NORFOLK, Va. (WAVY) – If you are in the market for a new home in Hampton Roads, you may need to act fast. Homes are selling without inspections and sometimes sight unseen.

This frantic market movement begs the question: how long will it last? An overview of local real estate demands out-of-town perspective.

Nicole and Kevin Franqui moved to Norfolk just over a year ago from San Diego.

“We realized how much we were spending for an apartment in Southern California, and we started looking at what we could get for a lot cheaper out here,” said Kevin Franqui.

The couple paid $283,000 for their home in Norfolk, sight unseen, and $3000 over the list price, and they have plenty of company.

“It’s the wild wild west out there,” said realtor Taylor Lennox with COVA Collective Realty in Chesapeake. “It’s a multiple offer situation. People having to put in over appraised value. But those people that purchased this time last year could then turn around and sell their properties this year for a really good profit.”

That’s because inventory, or the number of homes for sale, is at historic lows. The Hampton Roads REALTORS Association says our area had only a month and a half supply of homes in November. That’s a 12.5% drop from the same time a year ago. The median price for a single-family home is $300,000, up 6.4%.

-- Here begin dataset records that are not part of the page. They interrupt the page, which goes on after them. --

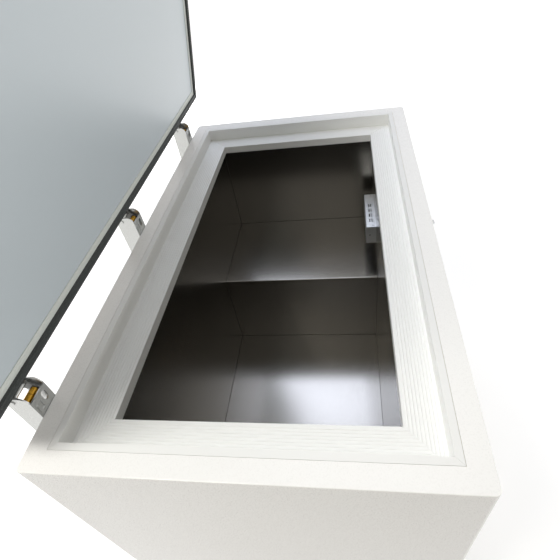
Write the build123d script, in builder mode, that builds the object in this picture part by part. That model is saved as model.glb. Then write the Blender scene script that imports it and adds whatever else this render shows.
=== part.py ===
from build123d import *
import math
import os

os.makedirs("parts", exist_ok=True)

# The freezer stands on the floor, z = 0, with its long side along X and its front facing -Y.
# The origin is the middle of the cabinet's footprint. All sizes are in millimetres.

# Outer case
CASE_X = 1380.0
CASE_Y = 800.0
RIM_Z = 955.0
CASE_CORNER_R = 12.0
TOP_EDGE_R = 1.8
SHEET = 1.2
CASTER_H = 85.0
RAIL_H = 20.0
CASE_Z0 = CASTER_H + RAIL_H

# Chamber mouth and the stepped plastic collar around it
WALL = 125.0
MOUTH_X = CASE_X - 2 * WALL
MOUTH_Y = CASE_Y - 2 * WALL
LEDGE_W = 68.0
REBATE_H = 40.0
LIP_W = 14.0
LIP_GAP = 0.6
COLLAR_LEG = 25.0
COLLAR_T = 2.5
RIDGE_PITCH = 6.5
RIDGE_COUNT = 9
RIDGE_H = 0.9
MITRE_GAP = 0.3
LEDGE_Z = RIM_Z - REBATE_H

# Stepped stainless liner
LINER_T = 1.0
LINER_SETBACK_X = 3.0
LINER_SETBACK_Y = 8.0
DEEP_DEPTH = 730.0
SHALLOW_DEPTH = 405.0
SHALLOW_L = 369.0
STEP_X = MOUTH_X / 2 - SHALLOW_L
STEP_EDGE_R = 4.0
LINER_X = MOUTH_X + 2 * LINER_SETBACK_X
LINER_Y = MOUTH_Y + 2 * LINER_SETBACK_Y
DEEP_Z = RIM_Z - DEEP_DEPTH
SHALLOW_Z = RIM_Z - SHALLOW_DEPTH
LINER_TOP_Z = LEDGE_Z - COLLAR_T - 0.5

# Machine bay under the shallow part, at the right end
BAY_L = 374.0
BAY_X = CASE_X / 2 - BAY_L
BAY_Z = 440.0
END_WRAP = 30.0

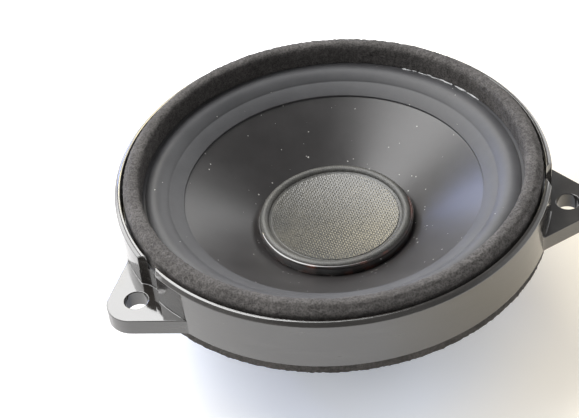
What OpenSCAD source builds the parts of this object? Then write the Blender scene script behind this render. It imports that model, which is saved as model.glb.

“You can sell your house and make a fortune. I don’t care who you are,” said Barbara Gatewood Sgueglia Chairman of the Hampton Roads REALTORS Association. “But where are you going to go?”

For Deb and Brian Kraus of Norfolk, the answer was across town, and it was not an easy journey.

“So you’re talking sight unseen, no inspection, that kind of thing,” said Deb Kraus. “They wanted an offer on the table before you can even get an appointment to see a house.”

They ended up renting for four months. The Kraus’s got their new home when a previous buyer backed out.

So why is the market so hot? Dr. Robert McNab, an economist with Old Dominion University, blames a combination of tight supply and cheap money. “That means that people are out there upscaling, refinancing, buying, who have might not bought in the past because it was cheaper than renting, that will change in the coming year as interest rates rise,” he said.

McNab said you can thank inflation running at a 40-year high for the coming interest rate hikes.

“That’s going to cool the market somewhat, but we are still not building enough housing for the population growth in Hampton Roads, and in Virginia, and in the United States.”

Having a transient military population means there are homes for sale in Hampton Roads, there are just fewer from which to choose.

“I think in the end we got a good deal based on what we would have paid for a house a couple of months later,” said Deb Kraus.

Related Link: HRRA Market Indicators Report | November 2021

As for the infamous “housing bubble” that led to the financial crisis of the late 2000’s, several experts said that came with too many unqualified buyers getting loans they should not have received. They agree, this time the market is driven by not enough supply, and too much demand.